Task goal: In full and without alteration, give the listing again.
##### Raw data #####
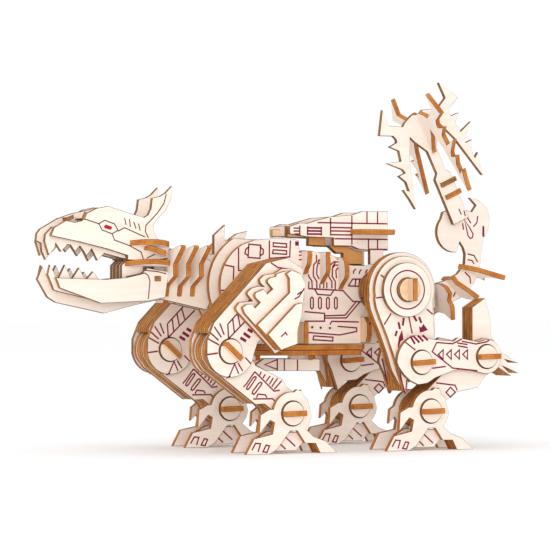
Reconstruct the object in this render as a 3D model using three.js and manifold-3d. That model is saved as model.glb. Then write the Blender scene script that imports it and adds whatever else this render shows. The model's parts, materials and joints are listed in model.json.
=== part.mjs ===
// A robot beast from a laser-cut plywood kit: flat sheets that slot together, with limbs that turn on keyed
// round pins.
// Millimetres, +Z up. The nose points along -X and the beast's left side faces -Y.
import * as THREE from "three";
import { mergeVertices } from "three/addons/utils/BufferGeometryUtils.js";
import Module from "manifold-3d";

const wasm = await Module();
wasm.setup();

// Driving dimensions
const SHEET = 3; // plywood thickness
const GAP = 0.3; // play between neighbouring sheets
const SLOT = SHEET + 2 * GAP; // width of a slot that takes one sheet
const SOLE_LEVEL = 3.5; // height of the soles in the outlines below
const MID_X = -1.6; // middle of the whole length in the outlines below
const CORE = 18; // six sheets glued side by side
const CLEVIS = CORE / 2 + GAP + SHEET / 2; // limb centre to the middle of a clevis plate
const PIN_R = 6.8;
const HOLE_R = 7.15;
const PIN_HALF = 13.6; // limb centre to a pin's disc face
const KEY_PROUD = 4; // how far a key stands out of its disc
const HIP_KEY_PROUD = 6.4;
const KEY_WIDTH = 13;
const ROUND = 16; // sides of a round
const RING_ROUND = 32; // sides of the wide ring at the hip
const TORSO_Y = 16;
const CHEEK_Y = 10;
const CANNON_Y = 12;
const FRONT_LEG_Y = 41.6;
const HIND_LEG_Y = 43.7;

// Joint axes, [x, z]
const SHOULDER = [-20, 97];
const ELBOW = [-54, 61];
const WRIST = [-15.6, 26];
const HIP = [56.6, 95.5];
const KNEE = [65.8, 54];
const HOCK = [109, 57];
const ANKLE = [71.8, 26];

const FACE = 0xf3e3c6;
const BURNT = 0x9a5a22;

// Geometry and solids

function toSolid(geometry) {
  const bare = geometry.clone();
  bare.deleteAttribute("normal");
  bare.deleteAttribute("uv");
  const merged = mergeVertices(bare, 1e-4);
  const mesh = new wasm.Mesh({
    numProp: 3,
    vertProperties: new Float32Array(merged.attributes.position.array),
    triVerts: new Uint32Array(merged.index.array),
  });
  return new wasm.Manifold(mesh);
}

function toGeometry(solid) {
  const mesh = solid.getMesh();
  const geometry = new THREE.BufferGeometry();
  geometry.setAttribute("position", new THREE.BufferAttribute(mesh.vertProperties, 3));
  geometry.setIndex(new THREE.BufferAttribute(mesh.triVerts, 1));
  geometry.computeVertexNormals();
  return geometry;
}

function box(x0, x1, y0, y1, z0, z1) {
  const geometry = new THREE.BoxGeometry(x1 - x0, y1 - y0, z1 - z0);
  geometry.translate((x0 + x1) / 2, (y0 + y1) / 2, (z0 + z1) / 2);
  return toSolid(geometry);
}

// A round bar along Y.
function bar([x, z], radius, y0, y1, sides = ROUND) {
  const geometry = new THREE.CylinderGeometry(radius, radius, y1 - y0, sides);
  geometry.translate(x, (y0 + y1) / 2, z);
  return toSolid(geometry);
}

function arc([cx, cz], radius, fromDeg, toDeg, steps) {
  const points = [];
  for (let i = 0; i <= steps; i += 1) {
    const angle = ((fromDeg + ((toDeg - fromDeg) * i) / steps) * Math.PI) / 180;
    points.push([cx + radius * Math.cos(angle), cz + radius * Math.sin(angle)]);
  }
  return points;
}

function sheetGeometry(points, thickness) {
  const shape = new THREE.Shape(points.map(([a, b]) => new THREE.Vector2(a, b)));
  const geometry = new THREE.ExtrudeGeometry(shape, { depth: thickness, bevelEnabled: false });
  geometry.translate(0, 0, -thickness / 2);
  return geometry;
}

// A sheet that lies along the beast: outline in [x, z], middle at y.
function sidePlate(points, y, thickness = SHEET) {
  const geometry = sheetGeometry(points, thickness);
  geometry.rotateX(Math.PI / 2);
  geometry.translate(0, y, 0);
  return toSolid(geometry);
}

// A sheet across the beast: outline in [u, v], with v across (Y). It lies on a plane through [x, z], where u
// runs at tiltDeg above +X.
function tiltedPlate(points, [x, z], tiltDeg, thickness = SHEET) {
  const geometry = sheetGeometry(points, thickness);
  geometry.rotateY((-tiltDeg * Math.PI) / 180);
  geometry.translate(x, 0, z);
  return toSolid(geometry);
}

// A level sheet: outline in [x, y].
function levelPlate(points, z, thickness = SHEET) {
  return tiltedPlate(points, [0, z], 0, thickness);
}

function mirrored(half) {
  const other = half.map(([a, b]) => [a, -b]).reverse();
  return half.concat(other.filter(([, b]) => b !== 0));
}

function shifted(points, [dx, dz]) {
  return points.map(([x, z]) => [x + dx, z + dz]);
}

// Meshes

const beast = new THREE.Group();
beast.position.set(-MID_X, 0, -SOLE_LEVEL);

const faceMaterial = () => new THREE.MeshStandardMaterial({ color: FACE, roughness: 0.75, metalness: 0 });
const burntMaterial = () => new THREE.MeshStandardMaterial({ color: BURNT, roughness: 0.8, metalness: 0 });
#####
Expected answer:
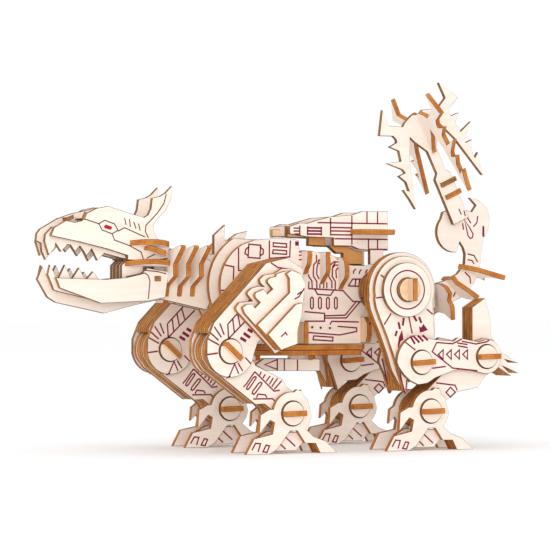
Reconstruct the object in this render as a 3D model using three.js and manifold-3d. That model is saved as model.glb. Then write the Blender scene script that imports it and adds whatever else this render shows. The model's parts, materials and joints are listed in model.json.
=== part.mjs ===
// A robot beast from a laser-cut plywood kit: flat sheets that slot together, with limbs that turn on keyed
// round pins.
// Millimetres, +Z up. The nose points along -X and the beast's left side faces -Y.
import * as THREE from "three";
import { mergeVertices } from "three/addons/utils/BufferGeometryUtils.js";
import Module from "manifold-3d";

const wasm = await Module();
wasm.setup();

// Driving dimensions
const SHEET = 3; // plywood thickness
const GAP = 0.3; // play between neighbouring sheets
const SLOT = SHEET + 2 * GAP; // width of a slot that takes one sheet
const SOLE_LEVEL = 3.5; // height of the soles in the outlines below
const MID_X = -1.6; // middle of the whole length in the outlines below
const CORE = 18; // six sheets glued side by side
const CLEVIS = CORE / 2 + GAP + SHEET / 2; // limb centre to the middle of a clevis plate
const PIN_R = 6.8;
const HOLE_R = 7.15;
const PIN_HALF = 13.6; // limb centre to a pin's disc face
const KEY_PROUD = 4; // how far a key stands out of its disc
const HIP_KEY_PROUD = 6.4;
const KEY_WIDTH = 13;
const ROUND = 16; // sides of a round
const RING_ROUND = 32; // sides of the wide ring at the hip
const TORSO_Y = 16;
const CHEEK_Y = 10;
const CANNON_Y = 12;
const FRONT_LEG_Y = 41.6;
const HIND_LEG_Y = 43.7;

// Joint axes, [x, z]
const SHOULDER = [-20, 97];
const ELBOW = [-54, 61];
const WRIST = [-15.6, 26];
const HIP = [56.6, 95.5];
const KNEE = [65.8, 54];
const HOCK = [109, 57];
const ANKLE = [71.8, 26];

const FACE = 0xf3e3c6;
const BURNT = 0x9a5a22;

// Geometry and solids

function toSolid(geometry) {
  const bare = geometry.clone();
  bare.deleteAttribute("normal");
  bare.deleteAttribute("uv");
  const merged = mergeVertices(bare, 1e-4);
  const mesh = new wasm.Mesh({
    numProp: 3,
    vertProperties: new Float32Array(merged.attributes.position.array),
    triVerts: new Uint32Array(merged.index.array),
  });
  return new wasm.Manifold(mesh);
}

function toGeometry(solid) {
  const mesh = solid.getMesh();
  const geometry = new THREE.BufferGeometry();
  geometry.setAttribute("position", new THREE.BufferAttribute(mesh.vertProperties, 3));
  geometry.setIndex(new THREE.BufferAttribute(mesh.triVerts, 1));
  geometry.computeVertexNormals();
  return geometry;
}

function box(x0, x1, y0, y1, z0, z1) {
  const geometry = new THREE.BoxGeometry(x1 - x0, y1 - y0, z1 - z0);
  geometry.translate((x0 + x1) / 2, (y0 + y1) / 2, (z0 + z1) / 2);
  return toSolid(geometry);
}

// A round bar along Y.
function bar([x, z], radius, y0, y1, sides = ROUND) {
  const geometry = new THREE.CylinderGeometry(radius, radius, y1 - y0, sides);
  geometry.translate(x, (y0 + y1) / 2, z);
  return toSolid(geometry);
}

function arc([cx, cz], radius, fromDeg, toDeg, steps) {
  const points = [];
  for (let i = 0; i <= steps; i += 1) {
    const angle = ((fromDeg + ((toDeg - fromDeg) * i) / steps) * Math.PI) / 180;
    points.push([cx + radius * Math.cos(angle), cz + radius * Math.sin(angle)]);
  }
  return points;
}

function sheetGeometry(points, thickness) {
  const shape = new THREE.Shape(points.map(([a, b]) => new THREE.Vector2(a, b)));
  const geometry = new THREE.ExtrudeGeometry(shape, { depth: thickness, bevelEnabled: false });
  geometry.translate(0, 0, -thickness / 2);
  return geometry;
}

// A sheet that lies along the beast: outline in [x, z], middle at y.
function sidePlate(points, y, thickness = SHEET) {
  const geometry = sheetGeometry(points, thickness);
  geometry.rotateX(Math.PI / 2);
  geometry.translate(0, y, 0);
  return toSolid(geometry);
}

// A sheet across the beast: outline in [u, v], with v across (Y). It lies on a plane through [x, z], where u
// runs at tiltDeg above +X.
function tiltedPlate(points, [x, z], tiltDeg, thickness = SHEET) {
  const geometry = sheetGeometry(points, thickness);
  geometry.rotateY((-tiltDeg * Math.PI) / 180);
  geometry.translate(x, 0, z);
  return toSolid(geometry);
}

// A level sheet: outline in [x, y].
function levelPlate(points, z, thickness = SHEET) {
  return tiltedPlate(points, [0, z], 0, thickness);
}

function mirrored(half) {
  const other = half.map(([a, b]) => [a, -b]).reverse();
  return half.concat(other.filter(([, b]) => b !== 0));
}

function shifted(points, [dx, dz]) {
  return points.map(([x, z]) => [x + dx, z + dz]);
}

// Meshes

const beast = new THREE.Group();
beast.position.set(-MID_X, 0, -SOLE_LEVEL);

const faceMaterial = () => new THREE.MeshStandardMaterial({ color: FACE, roughness: 0.75, metalness: 0 });
const burntMaterial = () => new THREE.MeshStandardMaterial({ color: BURNT, roughness: 0.8, metalness: 0 });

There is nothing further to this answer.